Trump’s wall needs private property. But some Texans won’t give up their land without a fight.

Nayda Alvarez wants nothing to do with any border wall, but her acre of land in Rio Grande City, Tex., where she lives in a brown house along the dividing line between the United States and Mexico, has become of great interest to the U.S. government.

She, along with dozens of other landowners in the Rio Grande Valley, received surprise letters from the federal government in recent months, requests from officials who are seeking access to their properties for surveys, soil tests, equipment storage and other actions. It is, lawyers and experts say, the first step in the government trying to seize private property using the power of eminent domain — a contentious step that could put a lengthy legal wrinkle into President Trump’s plans to build hundreds of miles of wall, some of which passes through land like Alvarez’s.

Previous eminent domain attempts along the Texas border have led to more than a decade of court battles, some of which date to George W. Bush’s administration and have yet to be resolved. Many landowners, like Alvarez, are vowing to fight anew.

Alvarez refused to sign over access to her property, which was handed down from her grandfather. She yelled at her father for allowing the government onto his land. And she had a message for Trump, who is scheduled to visit nearby McAllen on Thursday afternoon: no border wall, a phrase she wanted to write on her roof so Trump could see it if he flew over her home. She decided against doing so because of rain.

“I’m against the wall because I’m going to get evicted by it,” said Alvarez, a 47-year-old high school teacher.


Nayda Alvarez received this letter from U.S. Customs and Border Protection, which seeks permission to enter her property along the Rio Grande as part of the U.S. government’s effort to build a border wall.

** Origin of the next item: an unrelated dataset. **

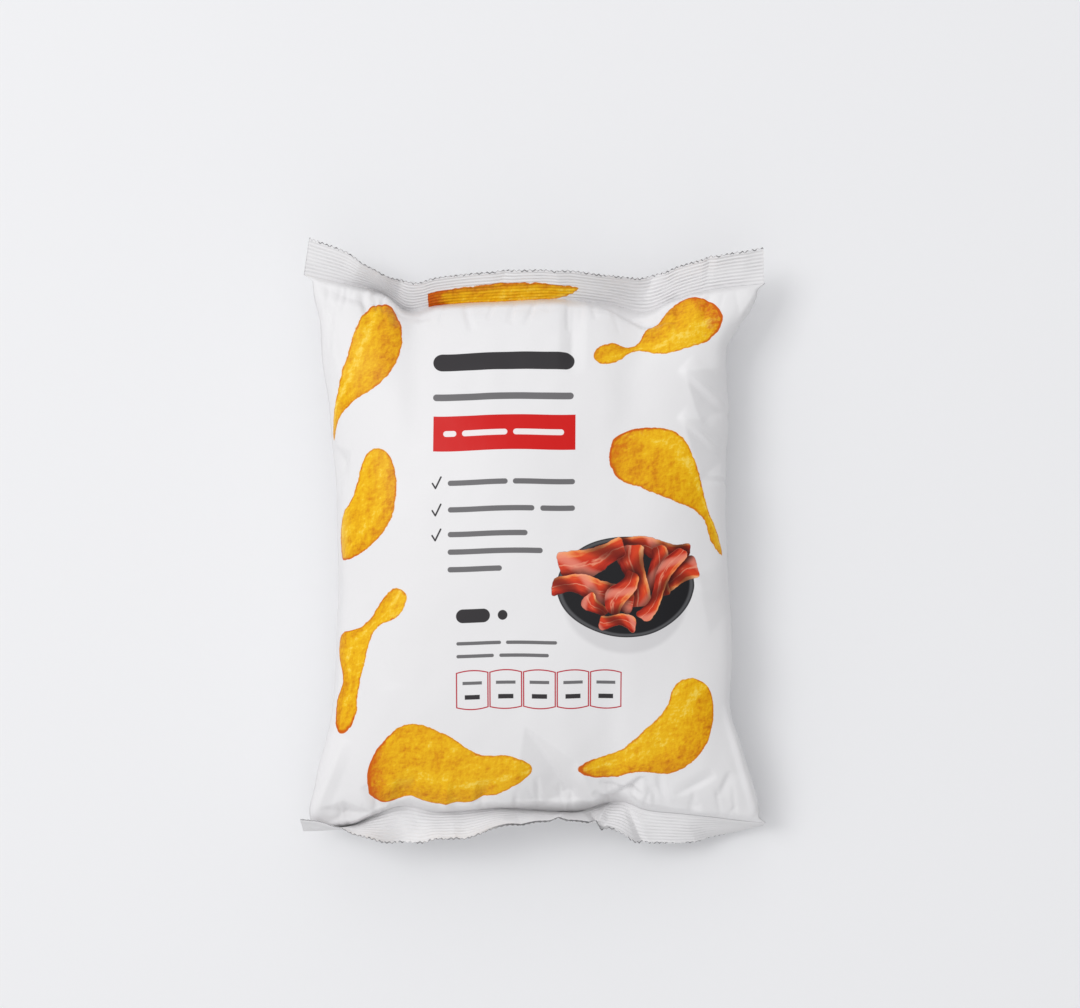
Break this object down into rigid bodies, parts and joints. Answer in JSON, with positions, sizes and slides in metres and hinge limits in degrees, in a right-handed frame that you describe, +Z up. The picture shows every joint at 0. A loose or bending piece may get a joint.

Efrén C. Olivares, racial and economic justice program director at the Texas Civil Rights Project, said approximately 100 landowners have received new government letters seeking access to private property for the purposes of determining how — and where — the wall could be built. The letters are the first of a two-step process the government uses in cases of eminent domain, lawyers involved in the cases and experts said. It first requests to survey the land, a step to which landowners often agree. If the land is suitable for the government’s intended use, it moves to take the land either by convincing the owners to sell or turning to the courts to force the sale.